*Given problem*: Exactly the lines from the line with "for node in" to the line with "# the outline" should be extracted, both included, with no other lines.

*The input*:
============================================================
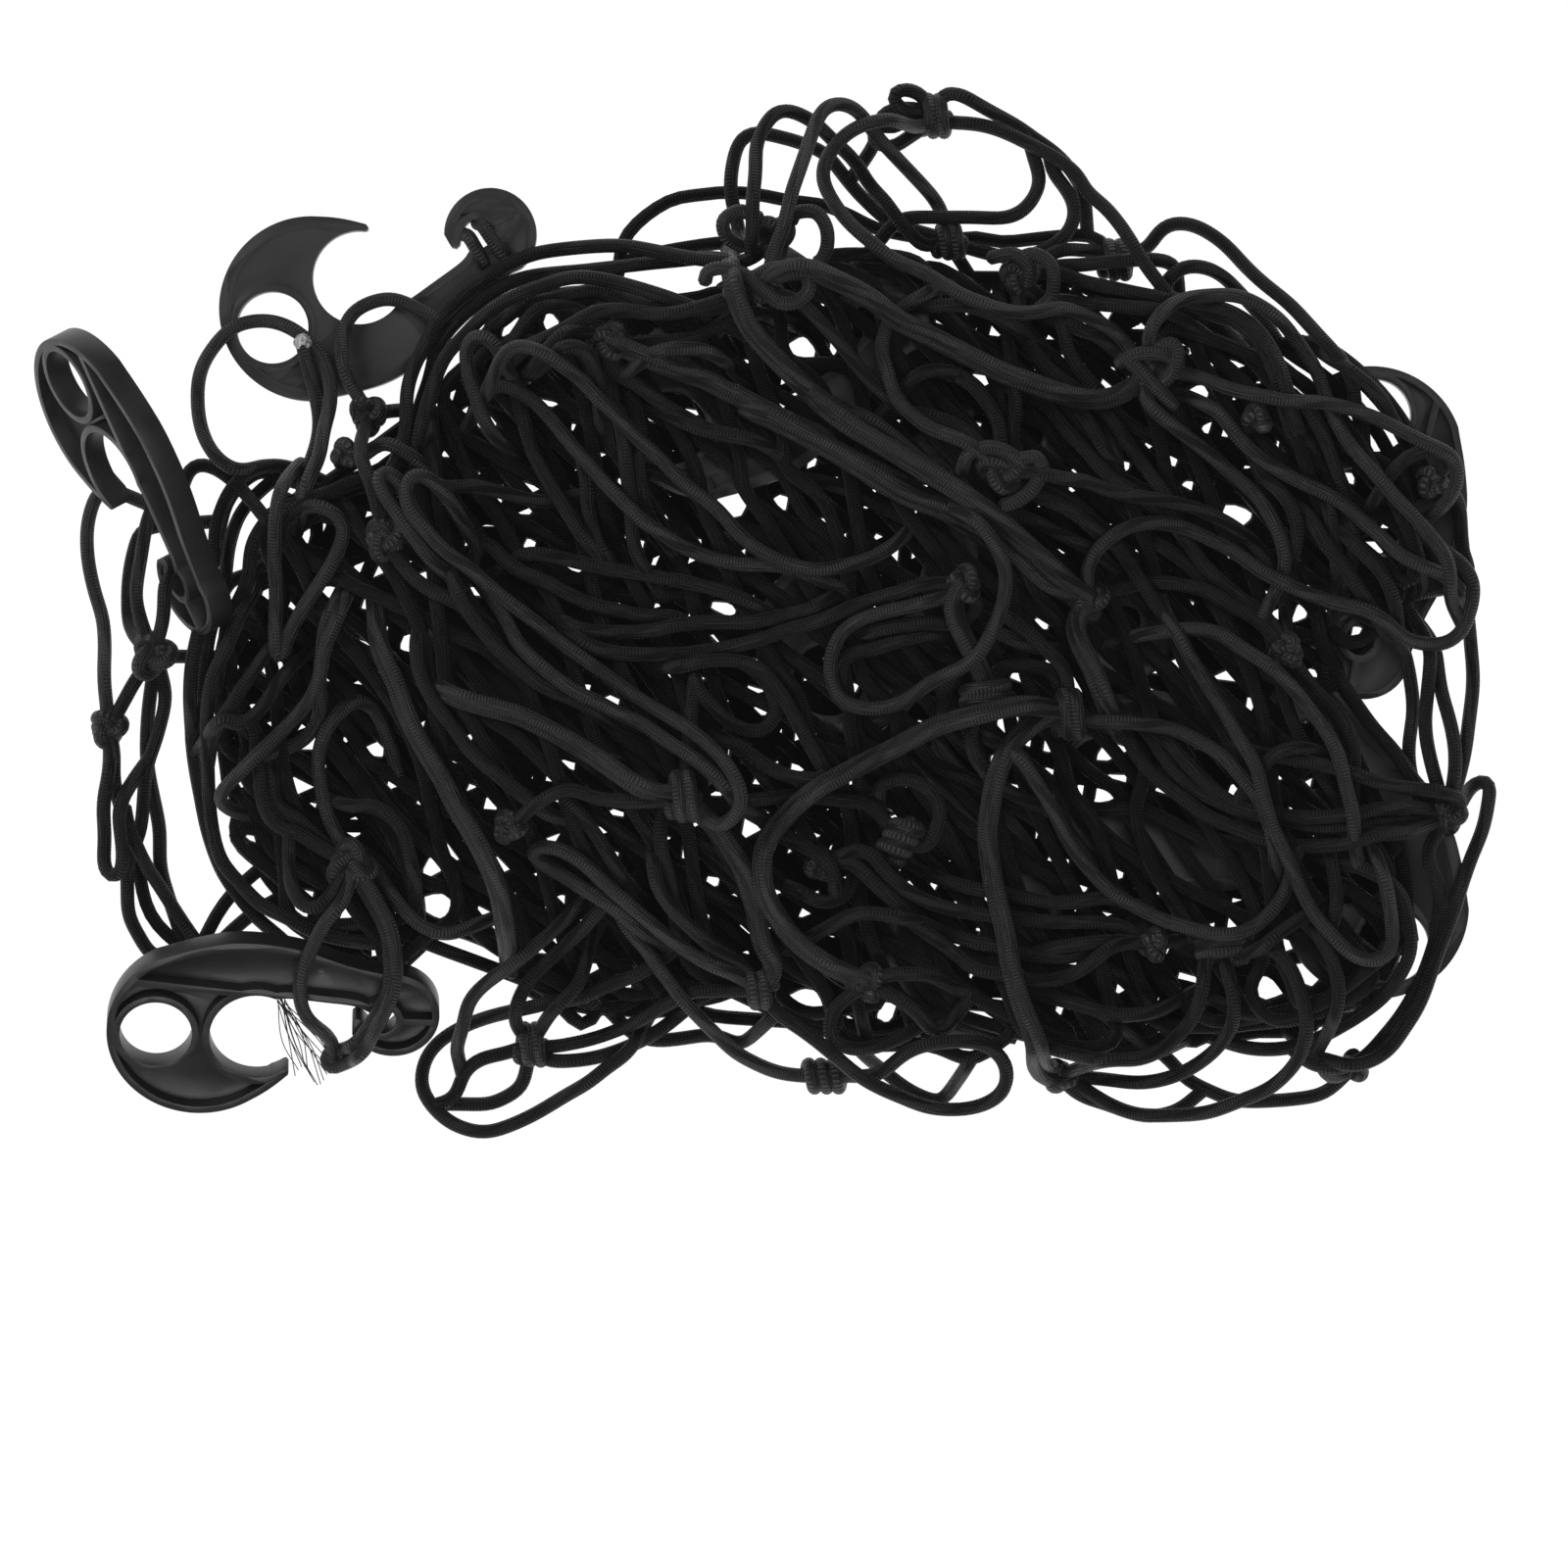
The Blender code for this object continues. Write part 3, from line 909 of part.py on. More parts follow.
def make_net(strands, knots, links):
    """Join the strands and knots into one solid."""
    cord = material("cord", (0.012, 0.012, 0.013), 0.62)
    kept = joined_to_most(links)
    meshes = []
    for group, line, paired in strands:
        if kept[group]:
            wide = TUBE_WIDE + (PAIR_PITCH / 2 if paired else 0)
            meshes.append(tube_mesh(line, wide))
    for x, y, z, group, (_, _, heading, length, radius, _) in knots:
        if kept[group]:
            meshes.append(knot_mesh(x, y, z, heading, length, radius))
    net = place_object("net", meshes[0], cord)
    parts = bpy.data.collections.new("net_parts")
    bpy.context.scene.collection.children.link(parts)
    for number, mesh in enumerate(meshes[1:]):
        piece = bpy.data.objects.new(f"net_part_{number}", mesh)
        piece.hide_render = True
        piece.display_type = "WIRE"
        parts.objects.link(piece)
    join = net.modifiers.new("joined", "BOOLEAN")
    join.operation = "UNION"
    join.operand_type = "COLLECTION"
    join.collection = parts
    join.solver = "MANIFOLD"


def build():
    for old in list(bpy.data.objects):
        bpy.data.objects.remove(old)
    strands, knots, hooks, links = lay_heap()
    make_hooks(hooks)
    make_net(strands, knots, links)


build()
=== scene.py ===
# %% [markdown]
# # A cargo net in a heap
#
# The real thing is one long elastic cord, about 4.5 mm thick, knotted into square meshes, with flat black
# hooks that slip over a rail. Nobody folded it: it was dropped, and it lies as it fell. This lesson lays that
# heap cord by cord, ties its knots, cuts its hooks, and gives each surface the finish that it has on the real
# net, with the shade deep in the heap painted into the lower cords' colour. Lengths are in millimetres until
# a mesh is made, because that is how cord and hooks are measured.

import math

import bmesh
import bpy
import numpy as np
from mathutils import Matrix, Vector


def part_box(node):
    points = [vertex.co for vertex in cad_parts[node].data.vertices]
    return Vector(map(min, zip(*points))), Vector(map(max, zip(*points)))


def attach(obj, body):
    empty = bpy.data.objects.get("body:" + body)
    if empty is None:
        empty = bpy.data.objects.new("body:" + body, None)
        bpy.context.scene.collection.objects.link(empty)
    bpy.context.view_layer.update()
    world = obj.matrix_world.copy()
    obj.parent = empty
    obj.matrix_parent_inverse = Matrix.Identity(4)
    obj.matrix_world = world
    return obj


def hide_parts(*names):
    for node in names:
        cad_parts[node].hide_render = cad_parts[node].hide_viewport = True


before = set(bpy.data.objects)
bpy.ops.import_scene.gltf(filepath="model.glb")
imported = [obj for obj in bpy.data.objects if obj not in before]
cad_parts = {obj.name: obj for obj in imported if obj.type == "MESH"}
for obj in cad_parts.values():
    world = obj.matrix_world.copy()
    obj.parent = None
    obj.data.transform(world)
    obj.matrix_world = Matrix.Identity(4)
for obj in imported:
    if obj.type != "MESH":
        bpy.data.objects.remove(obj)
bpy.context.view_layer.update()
MM = 0.001
print("The frame holds", len(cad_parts), "nodes")

# %% [markdown]
# ## Where the camera stands
#
# The net was seen from straight above, from far off, so a long lens high over the heap gives the same view:
# the outline stays true and tall parts hardly lean. The picture's middle is below the heap's middle.

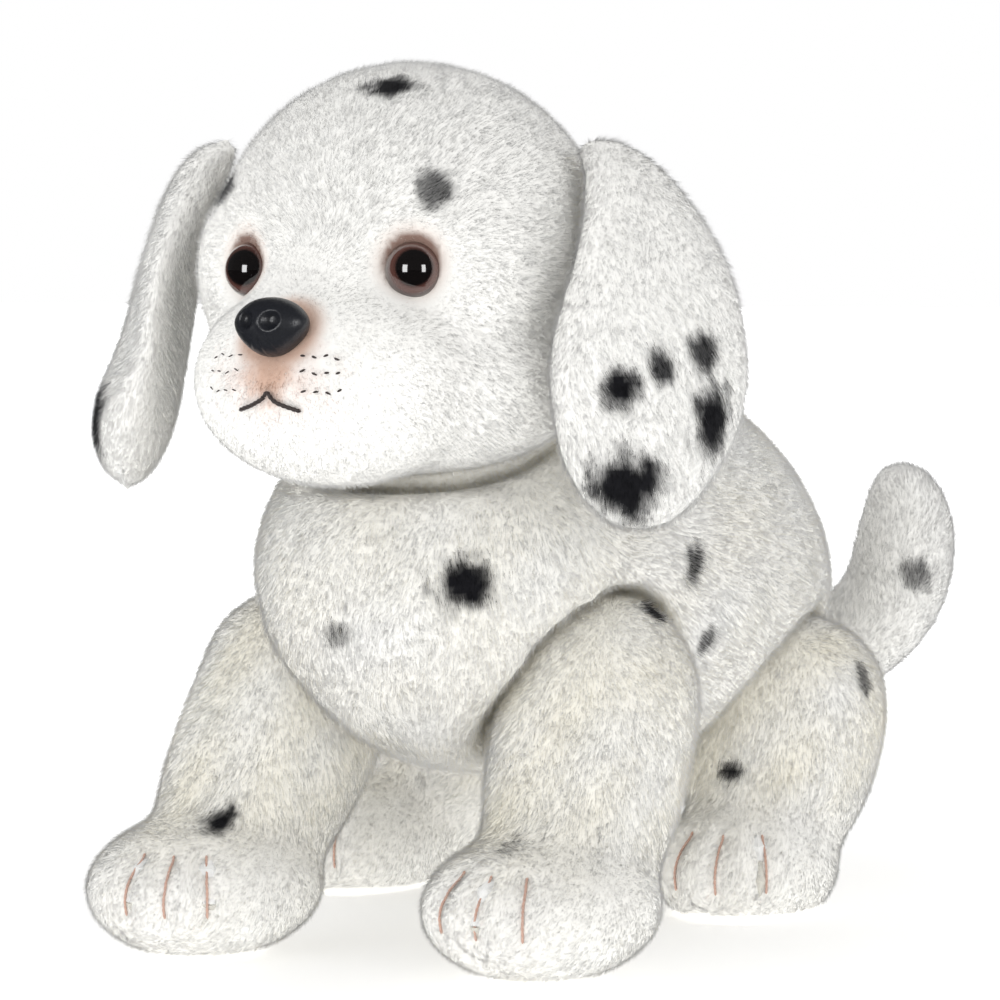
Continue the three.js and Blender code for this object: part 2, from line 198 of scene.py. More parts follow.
def pile_material(name, colour):
    """Polyester pile, brushed up from the knit: matt, and light passes a little way through each tuft."""
    material, tree = new_material(name)
    fibre = add_node(
        tree, "ShaderNodeBsdfPrincipled", Base_Color=opaque(colour), Roughness=0.78, IOR=1.45,
        Specular_IOR_Level=0.1, Sheen_Weight=0.1, Sheen_Roughness=0.5,
    )
    through = add_node(tree, "ShaderNodeBsdfTranslucent", Color=opaque(colour))
    both = add_node(tree, "ShaderNodeMixShader", Fac=0.45)
    tree.links.new(fibre.outputs[0], both.inputs[1])
    tree.links.new(through.outputs[0], both.inputs[2])
    add_node(tree, "ShaderNodeOutputMaterial", links={"Surface": (both, 0)})
    return material


def plush_ground_material():
    """Knitted ground of the plush under its pile: the airbrushed tint, darker at the width of a tuft in the
    hollows of its bump, a painted shade.
    """
    material, tree = new_material("plush_knitted_ground")
    place = add_node(tree, "ShaderNodeTexCoord")
    tint = add_node(tree, "ShaderNodeAttribute", {"attribute_name": "tint"})
    tufts = add_node(
        tree, "ShaderNodeTexNoise", links={"Vector": (place, "Object")},
        Scale=1 / (3 * MM), Detail=3.0, Roughness=0.6,
    )
    # Painted shade: the tint darkens where the bump is low.
    hollow_shade = add_node(
        tree, "ShaderNodeMapRange", links={"Value": (tufts, "Fac")}, To_Min=0.97, To_Max=1.02
    )
    shade = add_node(
        tree, "ShaderNodeVectorMath", {"operation": "SCALE"},
        links={"Vector": (tint, "Color"), "Scale": (hollow_shade, "Result")},
    )
    relief = add_node(tree, "ShaderNodeBump", links={"Height": (tufts, "Fac")}, Strength=0.2, Distance=0.0003)
    ground = add_node(
        tree, "ShaderNodeBsdfPrincipled",
        links={"Base Color": (shade, "Vector"), "Normal": (relief, "Normal")},
        Roughness=0.9, IOR=1.45, Specular_IOR_Level=0.1, Sheen_Weight=0.1, Sheen_Roughness=0.5,
    )
    add_node(tree, "ShaderNodeOutputMaterial", links={"Surface": (ground, 0)})
    return material


def filling_material(name, colour, lump):
    """Cloth or loose fibre inside the toy: matt, with lumps of the given size."""
    material, tree = new_material(name)
    place = add_node(tree, "ShaderNodeTexCoord")
    lumps = add_node(tree, "ShaderNodeTexNoise", links={"Vector": (place, "Object")}, Scale=1 / lump)
    # Darker where the lumps' bump is low: painted shade in its hollows.
    shade = add_node(
        tree, "ShaderNodeMix", {"data_type": "RGBA"}, {"Factor": (lumps, "Fac")},
        A=opaque([0.82 * c for c in colour]), B=opaque(colour),
    )
    relief = add_node(tree, "ShaderNodeBump", links={"Height": (lumps, "Fac")}, Strength=0.4, Distance=0.001)
    body = add_node(
        tree, "ShaderNodeBsdfPrincipled", None,
        {"Base Color": (shade, "Result"), "Normal": (relief, "Normal")}, Roughness=0.95, IOR=1.45,
    )
    add_node(tree, "ShaderNodeOutputMaterial", links={"Surface": (body, 0)})
    return material


def thread_material(name, colour):
    """Twisted polyester thread: a soft sheen and a painted highlight along each ply, with a little painted
    shade between the plies.
    """
    material, tree = new_material(name)
    place = add_node(tree, "ShaderNodeTexCoord")
    plies = add_node(
        tree, "ShaderNodeTexNoise", links={"Vector": (place, "Object")}, Scale=1 / (0.6 * MM), Detail=2.0
    )
    # The noise paints the thread lighter in places, a painted highlight, and darker in others, painted shade.
    shade = add_node(
        tree, "ShaderNodeMix", {"data_type": "RGBA"}, {"Factor": (plies, "Fac")},
        A=opaque([0.7 * c for c in colour]), B=opaque([min(1, 1.15 * c) for c in colour]),
    )
    body = add_node(
        tree, "ShaderNodeBsdfPrincipled", links={"Base Color": (shade, "Result")},
        Roughness=0.55, IOR=1.5, Sheen_Weight=0.3,
    )
    add_node(tree, "ShaderNodeOutputMaterial", links={"Surface": (body, 0)})
    return material


def eye_material():
    """Clear acrylic dome moulded over a printed iris: rings by distance from the axis, then gloss."""
    material, tree = new_material("acrylic_safety_eye")
    axis = add_node(tree, "ShaderNodeAttribute", {"attribute_name": "off_axis"})
    rings = add_node(tree, "ShaderNodeValToRGB", links={"Fac": (axis, "Fac")})
    stops = rings.color_ramp.elements
    iris = colours().iris
    pupil = (0.004, 0.003, 0.003)
    for position, colour in (
        (0.0, pupil), (0.6, pupil), (0.65, [0.5 * c for c in iris]), (0.74, iris),
        (0.84, [0.9 * c for c in iris]), (0.93, [0.25 * c for c in iris]), (1.0, pupil),
    ):
        stop = stops[0] if position == 0 else stops[-1] if position == 1 else stops.new(position)
        stop.color = opaque(colour)
    dome = add_node(
        tree, "ShaderNodeBsdfPrincipled", links={"Base Color": (rings, "Color")},
        Roughness=0.08, IOR=1.49, Coat_Weight=1.0, Coat_Roughness=0.02, Coat_IOR=1.49,
    )
    add_node(tree, "ShaderNodeOutputMaterial", links={"Surface": (dome, 0)})
    return material


def nose_material():
    """Soft PVC moulded in a grained tool: satin black, with fine pebbles that break the highlight."""
    material, tree = new_material("moulded_pvc_nose")
    place = add_node(tree, "ShaderNodeTexCoord")
    pebbles = add_node(
        tree, "ShaderNodeTexVoronoi", links={"Vector": (place, "Object")}, Scale=1 / (0.55 * MM)
    )
    # Lighter on the raised pebbles and darker in the grooves between them: painted light and shade on the
    # grain.
    shade = add_node(
        tree, "ShaderNodeMix", {"data_type": "RGBA"}, {"Factor": (pebbles, "Distance")},
        A=opaque([1.25 * c for c in colours().nose]), B=opaque([0.8 * c for c in colours().nose]),
    )
    relief = add_node(
        tree, "ShaderNodeBump", {"invert": True}, links={"Height": (pebbles, "Distance")},
        Strength=0.25, Distance=0.00015,
    )
    body = add_node(
        tree, "ShaderNodeBsdfPrincipled", None,
        {"Base Color": (shade, "Result"), "Normal": (relief, "Normal")}, Roughness=0.36, IOR=1.53,
    )
    add_node(tree, "ShaderNodeOutputMaterial", links={"Surface": (body, 0)})
    return material


# ---------- forms, in pattern millimetres ----------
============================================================
*Expected output*:
    for node in names:
        cad_parts[node].hide_render = cad_parts[node].hide_viewport = True


before = set(bpy.data.objects)
bpy.ops.import_scene.gltf(filepath="model.glb")
imported = [obj for obj in bpy.data.objects if obj not in before]
cad_parts = {obj.name: obj for obj in imported if obj.type == "MESH"}
for obj in cad_parts.values():
    world = obj.matrix_world.copy()
    obj.parent = None
    obj.data.transform(world)
    obj.matrix_world = Matrix.Identity(4)
for obj in imported:
    if obj.type != "MESH":
        bpy.data.objects.remove(obj)
bpy.context.view_layer.update()
MM = 0.001
print("The frame holds", len(cad_parts), "nodes")

# %% [markdown]
# ## Where the camera stands
#
# The net was seen from straight above, from far off, so a long lens high over the heap gives the same view:
# the outline stays true and tall parts hardly lean. The picture's middle is below the heap's middle.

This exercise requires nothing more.